- Goal
In the listing that follows, the range to quote begins at the line that has "# Sensor cable: a" and ends after the line that has "before = set(bpy.data.objects)"; quote it verbatim and add nothing.

- Entries provided
········

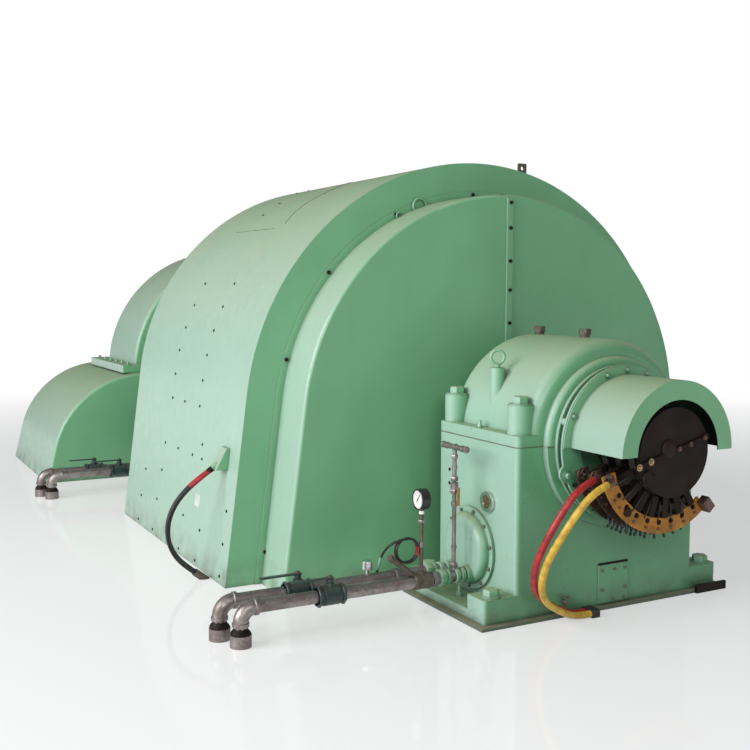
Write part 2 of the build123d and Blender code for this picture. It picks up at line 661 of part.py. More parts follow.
outline = [
    Polyline((-wall_top_x, wall_top_z), (-casing_foot_x, 0), (casing_foot_x, 0), (wall_top_x, wall_top_z)),
    ThreePointArc((wall_top_x, wall_top_z), (mid_x, mid_z), (shoulder_x, LOWER_HEIGHT)),
    Line((shoulder_x, LOWER_HEIGHT), (-shoulder_x, LOWER_HEIGHT)),
    ThreePointArc((-shoulder_x, LOWER_HEIGHT), (-mid_x, mid_z), (-wall_top_x, wall_top_z)),
]
lower = Pos(0, turbine_back, 0) * extrude(Plane.XZ * make_face(outline), amount=turbine_back - turbine_front)
front_rim = lower.faces().sort_by(Axis.Y)[0].edges().sort_by(Axis.Z)[1:]
add("turbine_lower_casing", fillet(front_rim, LOWER_EDGE_R) - turbine_way)
half_split = SPLIT_DEPTH / 2
split = block(
    -SPLIT_WIDTH / 2, SPLIT_WIDTH / 2, TURBINE_Y - half_split, TURBINE_Y + half_split, LOWER_HEIGHT, split_top
)
add("turbine_split_flange", split - turbine_way)
upper = y_cylinder(UPPER_R, upper_front, upper_back)
upper = fillet(upper.edges().filter_by(GeomType.CIRCLE), UPPER_EDGE_R)
add("turbine_upper_casing", upper - below_split - turbine_way)
housing = y_ring(TURBINE_SEAL_R, JOURNAL_R + SHAFT_SEAL_GAP, turbine_front, upper_front)
housing -= block(-far, far, turbine_front, upper_front, -far, LOWER_HEIGHT)
add("turbine_shaft_housing", housing - split)

# Oil pipes with their ball valves, levers and floor unions


def oil_pipe(y, drop_x, start_x):
    """Pipe from the sump cover out along -X and down to the floor union."""
    points = [(start_x, y, PIPE_Z), (drop_x, y, PIPE_Z), (drop_x, y, UNION_HEIGHT)]
    path = FilletPolyline(*points, radius=PIPE_BEND_R)
    return sweep(Plane(origin=(start_x, y, PIPE_Z), z_dir=(-1, 0, 0)) * Circle(PIPE_R), path=path)


def valve_body(x, y):
    """Ball valve body round the pipe, with hexagonal ends, a neck and a stem."""
    half = VALVE_LENGTH / 2
    body = x_cylinder(VALVE_BODY_R, x - half + VALVE_HEX_LENGTH, x + half - VALVE_HEX_LENGTH, y, PIPE_Z)
    for low in (x - half, x + half - VALVE_HEX_LENGTH):
        end = Plane(origin=(low, y, PIPE_Z), z_dir=(1, 0, 0)) * RegularPolygon(VALVE_HEX_R, 6)
        body += extrude(end, amount=VALVE_HEX_LENGTH)
    body += z_cylinder(VALVE_NECK_R, PIPE_Z, PIPE_Z + VALVE_NECK_TOP, x, y)
    body += z_cylinder(STEM_R, PIPE_Z, PIPE_Z + STEM_TOP, x, y)
    return body - x_cylinder(PIPE_R, x - half, x + half, y, PIPE_Z)


def lever(x, y):
    """Flat lever along the pipe, turning on the valve stem."""
    low = PIPE_Z + VALVE_NECK_TOP + TOUCH_GAP
    half = LEVER_WIDTH / 2
    handle = block(x - LEVER_LENGTH, x + LEVER_TAIL, y - half, y + half, low, low + LEVER_THICKNESS)
    return handle - z_cylinder(STEM_R + BEARING_CLEARANCE, low, low + LEVER_THICKNESS, x, y)


pipe_start_x = wall_x - SPIGOT_LENGTH
valves = []
unions = []
pipe_reaches = {
    "front": (0, (FRONT_NEAR_DROP, FRONT_FAR_DROP), (FRONT_NEAR_VALVE, FRONT_FAR_VALVE)),
    "rear": (REAR, (REAR_NEAR_DROP, REAR_FAR_DROP), (REAR_NEAR_VALVE, REAR_FAR_VALVE)),
}
for place, (shift, drops, valve_reaches) in pipe_reaches.items():
    runs = []
    for row, pipe_y, drop, reach in zip(("near", "far"), PIPE_ROWS, drops, valve_reaches):
        y = pipe_y + shift
        drop_x = wall_x - drop
        valve_x = wall_x - reach
        runs.append(oil_pipe(y, drop_x, pipe_start_x))
        valves.append(valve_body(valve_x, y))
        unions.append(z_cylinder(UNION_R, 0, UNION_HEIGHT, drop_x, y))
        add(f"{place}_{row}_valve_lever", lever(valve_x, y))
    add(f"{place}_oil_pipes", *runs)
add("valve_bodies", *valves)
add("floor_unions", *unions)

# Pressure gauge with its slanted branch, oil cup, and drip line with its small valve
near_pipe = x_cylinder(PIPE_R, wall_x - FRONT_NEAR_DROP, pipe_start_x, PIPE_NEAR_Y, PIPE_Z)
far_pipe = x_cylinder(PIPE_R, wall_x - FRONT_FAR_DROP, pipe_start_x, PIPE_FAR_Y, PIPE_Z)
gauge_x = wall_x - GAUGE_REACH
dial = x_cylinder(GAUGE_R, gauge_x - GAUGE_DEPTH / 2, gauge_x + GAUGE_DEPTH / 2, PIPE_NEAR_Y, GAUGE_Z)
gauge_stem = z_cylinder(GAUGE_STEM_R, PIPE_Z, GAUGE_Z, gauge_x, PIPE_NEAR_Y)
rise = math.radians(BRANCH_RISE)
branch_way = Vector(-math.cos(rise), 0, math.sin(rise))
branch_foot = Vector(gauge_x, PIPE_NEAR_Y, PIPE_Z)
cap_foot = branch_foot + branch_way * (BRANCH_LENGTH - BRANCH_CAP_LENGTH)
gauge_stem += extrude(Plane(origin=branch_foot, z_dir=branch_way) * Circle(BRANCH_R), amount=BRANCH_LENGTH)
gauge_stem += extrude(Plane(origin=cap_foot, z_dir=branch_way) * Circle(BRANCH_CAP_R), amount=BRANCH_CAP_LENGTH)
add("gauge_stem", gauge_stem - near_pipe - dial)
add("pressure_gauge", dial)
cup_x = wall_x - CUP_REACH
cup_low = PIPE_Z + PIPE_R + CUP_NECK_HEIGHT
cup = z_cylinder(CUP_R, cup_low, cup_low + CUP_HEIGHT, cup_x, PIPE_FAR_Y)
cup += z_cylinder(CUP_NECK_R, PIPE_Z, cup_low, cup_x, PIPE_FAR_Y)
add("oil_cup", cup - far_pipe)
drip_x = wall_x - DRIP_REACH
drip = z_cylinder(DRIP_R, PIPE_Z, DRIP_TOP, drip_x, PIPE_NEAR_Y)
half_tee = TEE_LENGTH / 2
drip += y_cylinder(TEE_R, PIPE_NEAR_Y - half_tee, PIPE_NEAR_Y + half_tee, drip_x, DRIP_TOP)
valve_low = DRIP_VALVE_Z - DRIP_VALVE_HEIGHT / 2
drip += z_cylinder(DRIP_VALVE_R, valve_low, valve_low + DRIP_VALVE_HEIGHT, drip_x, PIPE_NEAR_Y)
stem_end = PIPE_NEAR_Y - DRIP_STEM_REACH
drip += y_cylinder(DRIP_STEM_R, stem_end, PIPE_NEAR_Y, drip_x, DRIP_VALVE_Z)
add("drip_line", drip - near_pipe)
lever_back = stem_end + DRIP_LEVER_THICKNESS
half_handle = DRIP_LEVER_WIDTH / 2
drip_lever = block(
    drip_x - half_handle,
    drip_x + half_handle,
    stem_end,
    lever_back,
    DRIP_VALVE_Z - DRIP_LEVER_LENGTH,
    DRIP_VALVE_Z + half_handle,
)
drip_lever -= y_cylinder(DRIP_STEM_R + BEARING_CLEARANCE, stem_end, lever_back, drip_x, DRIP_VALVE_Z)
add("drip_valve_lever", drip_lever)

# Leads and cables: straight runs joined by tangent arcs


def cord_tube(points, radius):
    """Tube along a route; each arc is as large as its two runs allow."""
    runs = [b - a for a, b in zip(points, points[1:])]
    radii = []
    for before, after in zip(runs, runs[1:]):
        turn = math.radians(before.get_angle(after))
        radii.append(0.45 * min(before.length, after.length) / math.tan(turn / 2))
    path = FilletPolyline(*points, radius=radii)
    tube = sweep(Plane(origin=points[0], z_dir=runs[0]) * Circle(radius), path=path)
    share = tube.volume / (math.pi * radius**2 * path.length)
    print("cord of", round(path.length), "mm, volume share", round(share, 5), "radii", [round(r) for r in radii])
    return tube


add("red_lead", cord_tube([Vector(*point) for point in RED_ROUTE], LEAD_R))
add("yellow_lead", cord_tube([Vector(*point) for point in YELLOW_ROUTE], LEAD_R))
bush_x = RED_ROUTE[-1][0] + BUSH_SIZE[0] / 2
add("lead_floor_bush", Pos(bush_x, BUSH_Y, BUSH_SIZE[2] / 2) * Box(*BUSH_SIZE))
add("power_cables", cord_tube([Vector(*point) for point in POWER_ROUTE], POWER_CABLE_R))
cable_end = Vector(*POWER_ROUTE[-1])
conduit = Plane(origin=cable_end, z_dir=cable_end - Vector(*POWER_ROUTE[-2])) * Circle(CONDUIT_R)
conduit = extrude(conduit, amount=2 * cable_end.Z)
below_floor = block(-far, 0, 0, far, -far, 0)
add("power_cable_conduit", conduit - below_floor)

# Sensor cable: a coil that rests on the slanted branch against the gauge stem, and its loose end
coil_outer_r = COIL_R + SENSOR_CABLE_R
coil_x = gauge_x - GAUGE_STEM_R - coil_outer_r
nook = BRANCH_R + coil_outer_r + (GAUGE_STEM_R + coil_outer_r) * math.sin(rise)
coil_z = PIPE_Z + nook / math.cos(rise)
coil_section = Pos(COIL_R, 0) * Circle(SENSOR_CABLE_R)
coil = revolve(Plane.XZ * coil_section, Axis.Z, 360 - COIL_GAP_ANGLE)
coil_place = Pos(coil_x, PIPE_NEAR_Y, coil_z) * Rot(-90, 0, 0) * Rot(0, 0, -90)
add("sensor_cable_coil", coil_place * coil)
coil_top = Vector(coil_x, PIPE_NEAR_Y, coil_z + COIL_R)
sensor_points = [coil_top] + [coil_top + Vector(*step) for step in SENSOR_ROUTE]
add("sensor_cable", cord_tube(sensor_points, SENSOR_CABLE_R))

os.makedirs("parts", exist_ok=True)
for name, shape in parts.items():
    export_step(shape, f"parts/{name}.step")
print(len(parts), "pieces written")
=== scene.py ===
"""Looks of a horizontal turbine and generator set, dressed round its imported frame.

Lengths are metres. The shaft lies along Y, the slip-ring end points to -Y and the floor is at Z = 0.
"""

import json
import math

import bmesh
import bpy
from mathutils import Matrix, Vector


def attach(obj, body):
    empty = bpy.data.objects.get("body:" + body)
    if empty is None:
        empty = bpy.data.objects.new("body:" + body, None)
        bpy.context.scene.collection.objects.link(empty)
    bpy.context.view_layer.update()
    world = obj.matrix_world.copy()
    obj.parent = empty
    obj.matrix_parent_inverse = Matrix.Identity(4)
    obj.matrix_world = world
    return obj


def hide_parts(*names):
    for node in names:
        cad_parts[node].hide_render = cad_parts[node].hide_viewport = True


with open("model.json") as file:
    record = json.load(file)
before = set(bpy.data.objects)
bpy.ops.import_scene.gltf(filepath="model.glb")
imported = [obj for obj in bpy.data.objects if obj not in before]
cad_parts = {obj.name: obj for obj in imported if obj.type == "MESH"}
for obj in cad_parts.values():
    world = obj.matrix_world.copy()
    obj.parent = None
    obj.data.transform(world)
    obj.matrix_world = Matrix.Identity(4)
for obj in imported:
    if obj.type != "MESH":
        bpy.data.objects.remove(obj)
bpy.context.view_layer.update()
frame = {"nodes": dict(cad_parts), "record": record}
CASING = "casing"
ROTOR = "rotor"
SHAFT_Z = 0.825
PEDESTAL_SHIFTS = (0.0, 3.6)
HOOD_R = 1.446
HOOD_FLARE = 7.3
HOOD_MIDDLE_Y = 1.836
BELL_FLANGE_Y = 0.828
STRAP_FRONT_Y = 0.532
FOOT_LUG_TOP = 0.128
CAP_BOSS_TOP = 1.017
COVER_BOLT_R = 0.1905
RING_YS = (-0.505, -0.595, -0.685)
HOLDER_COUNT = 7
PIPE_Z = 0.168
PIPE_BEND_R = 0.064
FRONT_PIPE_Y = -0.012
GAUGE_X = -0.885
DRIP_X = -0.702
UP = (0, 0, 1)
DOWN = (0, 0, -1)
FRONT = (0, -1, 0)
BACK = (0, 1, 0)
EAST = (1, 0, 0)
WEST = (-1, 0, 0)


# Camera, matched to the photograph's viewing point


def add_camera():
    data = bpy.data.cameras.new("camera")
    data.lens = 49.14
    data.sensor_width = 36
    camera = bpy.data.objects.new("camera", data)
    yaw, pitch, roll = 0.4954, -0.0855, 0.0032
    level = math.cos(pitch)
    ahead = Vector((math.sin(yaw) * level, math.cos(yaw) * level, math.sin(pitch)))
    rolled = Matrix.Rotation(roll, 3, "Z").to_quaternion()
    camera.rotation_mode = "QUATERNION"
    camera.rotation_quaternion = ahead.to_track_quat("-Z", "Y") @ rolled
    camera.location = (-3.356, -4.1146, 1.563)
    bpy.context.scene.collection.objects.link(camera)
    bpy.context.scene.camera = camera


# Materials


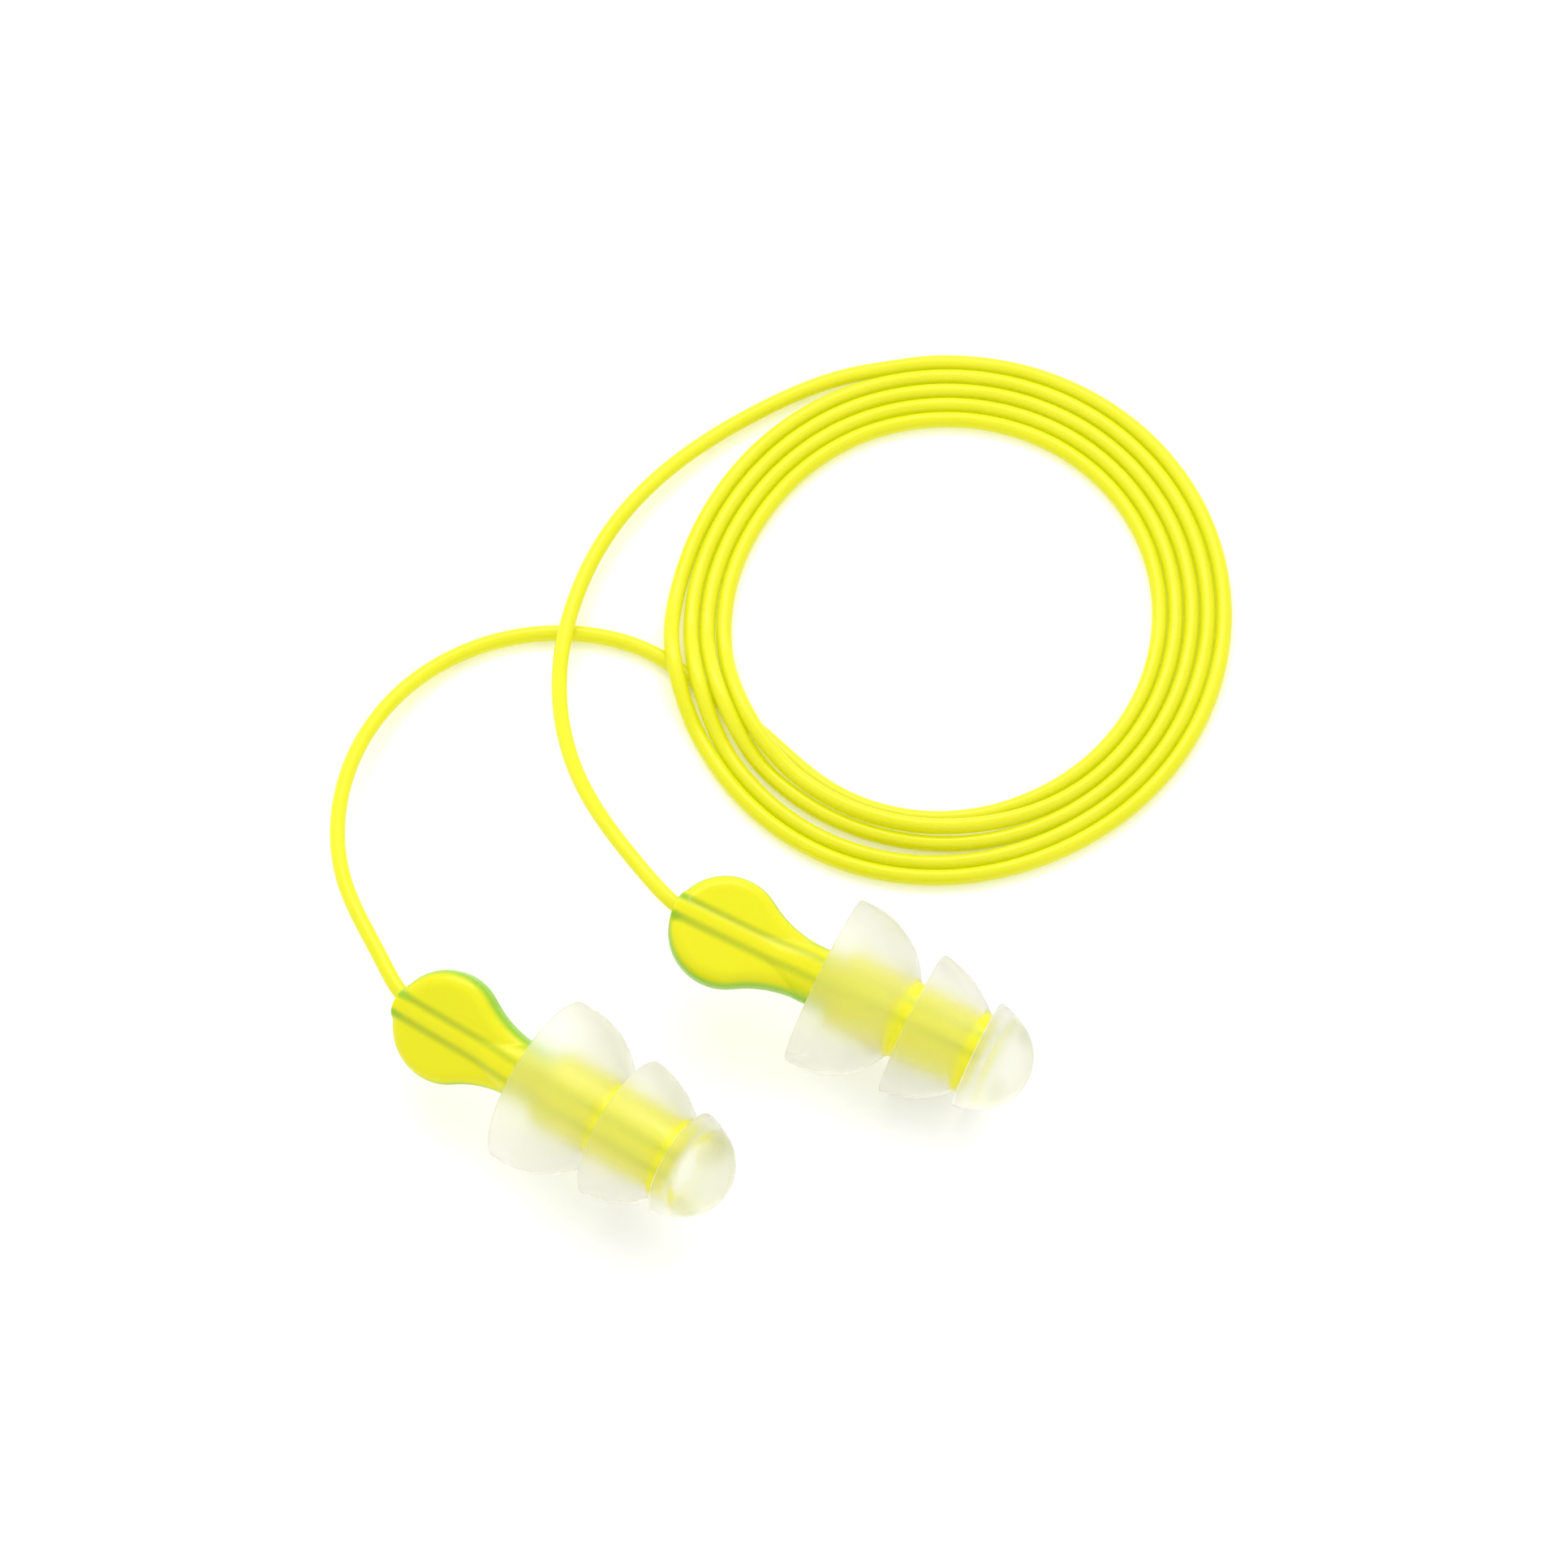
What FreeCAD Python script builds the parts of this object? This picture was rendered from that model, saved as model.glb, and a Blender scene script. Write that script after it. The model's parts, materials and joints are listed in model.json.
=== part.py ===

········

- Solved exercise
# Sensor cable: a coil that rests on the slanted branch against the gauge stem, and its loose end
coil_outer_r = COIL_R + SENSOR_CABLE_R
coil_x = gauge_x - GAUGE_STEM_R - coil_outer_r
nook = BRANCH_R + coil_outer_r + (GAUGE_STEM_R + coil_outer_r) * math.sin(rise)
coil_z = PIPE_Z + nook / math.cos(rise)
coil_section = Pos(COIL_R, 0) * Circle(SENSOR_CABLE_R)
coil = revolve(Plane.XZ * coil_section, Axis.Z, 360 - COIL_GAP_ANGLE)
coil_place = Pos(coil_x, PIPE_NEAR_Y, coil_z) * Rot(-90, 0, 0) * Rot(0, 0, -90)
add("sensor_cable_coil", coil_place * coil)
coil_top = Vector(coil_x, PIPE_NEAR_Y, coil_z + COIL_R)
sensor_points = [coil_top] + [coil_top + Vector(*step) for step in SENSOR_ROUTE]
add("sensor_cable", cord_tube(sensor_points, SENSOR_CABLE_R))

os.makedirs("parts", exist_ok=True)
for name, shape in parts.items():
    export_step(shape, f"parts/{name}.step")
print(len(parts), "pieces written")
=== scene.py ===
"""Looks of a horizontal turbine and generator set, dressed round its imported frame.

Lengths are metres. The shaft lies along Y, the slip-ring end points to -Y and the floor is at Z = 0.
"""

import json
import math

import bmesh
import bpy
from mathutils import Matrix, Vector


def attach(obj, body):
    empty = bpy.data.objects.get("body:" + body)
    if empty is None:
        empty = bpy.data.objects.new("body:" + body, None)
        bpy.context.scene.collection.objects.link(empty)
    bpy.context.view_layer.update()
    world = obj.matrix_world.copy()
    obj.parent = empty
    obj.matrix_parent_inverse = Matrix.Identity(4)
    obj.matrix_world = world
    return obj


def hide_parts(*names):
    for node in names:
        cad_parts[node].hide_render = cad_parts[node].hide_viewport = True


with open("model.json") as file:
    record = json.load(file)
before = set(bpy.data.objects)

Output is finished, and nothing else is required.